The judge also addressed the Sale and Investment Solicitation Process (SISP), which has been developed by the Walter Canada Group in consultation with its bankruptcy monitor. By this process, bidders may submit a letter of intent or bid for a restructuring, recapitalization or other form of reorganization of the business and affairs of the Walter Canada Group as a going concern, or a purchase of any or all equity interests held by Walter Energy Canada.
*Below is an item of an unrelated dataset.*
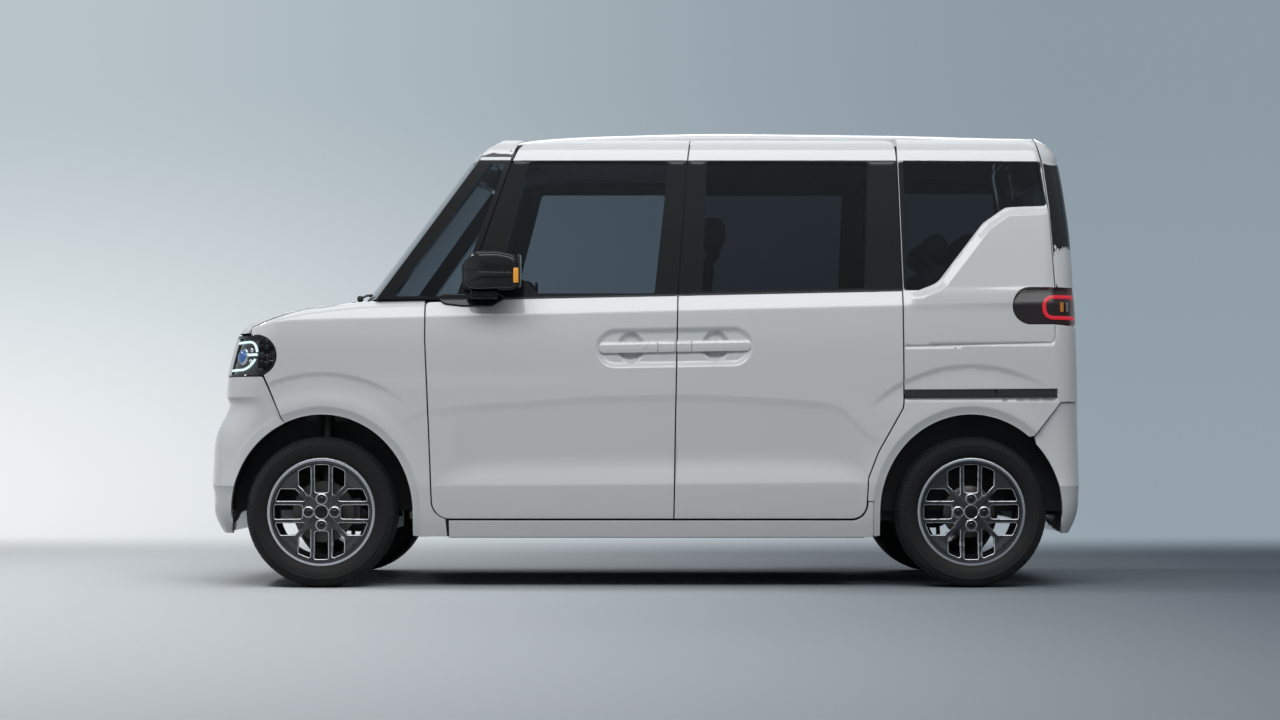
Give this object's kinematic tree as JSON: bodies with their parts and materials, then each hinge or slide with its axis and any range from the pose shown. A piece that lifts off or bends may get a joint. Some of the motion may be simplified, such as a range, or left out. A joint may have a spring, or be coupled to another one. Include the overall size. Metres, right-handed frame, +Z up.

Alternatively, any bid may relate to a purchase of all or substantially all, or any portion of the Walter Canada Group assets (including the Brule, Willow Creek and Wolverine mines).
In this case, the proposed timelines would see a deadline of March 18 for letters of intent, due diligence thereafter with a bid deadline of May 27 and a target closing date of June 30, 2016. “In my view, the timeline is reasonable, particularly with regard to the need to move as quickly as possible to preserve cash resources pending a sale or investment; or, in the worst case scenario, to allow the Walter Canada Group to close the mines permanently,” the judge wrote. “There is sufficient flexibility built into the SISP to allow the person conducting it to amend these deadlines if the circumstances justify it.”
In order to implement the SISP, and further its restructuring efforts in general, the Walter Canada Group sought an extension of a stay on certain legal matters in this case until April 5, 2016. That is what the judge granted on Jan. 5 and explained in the Jan. 26 memo.
The judge said in the memo that there is nothing to elevate the union’s claims such that it is imperative that they be determined now. “If it should come to pass that monies will be distributed to creditors, such as the Union, then I expect that the usual claims process will be implemented to decide the validity of those claims,” said the judge. “In the meantime, if it becomes necessary to determine the validity of these claims quickly (such as to clarify potential successor claims for a purchaser), the Union will be at liberty to renew its application to lift the stay for that purpose.”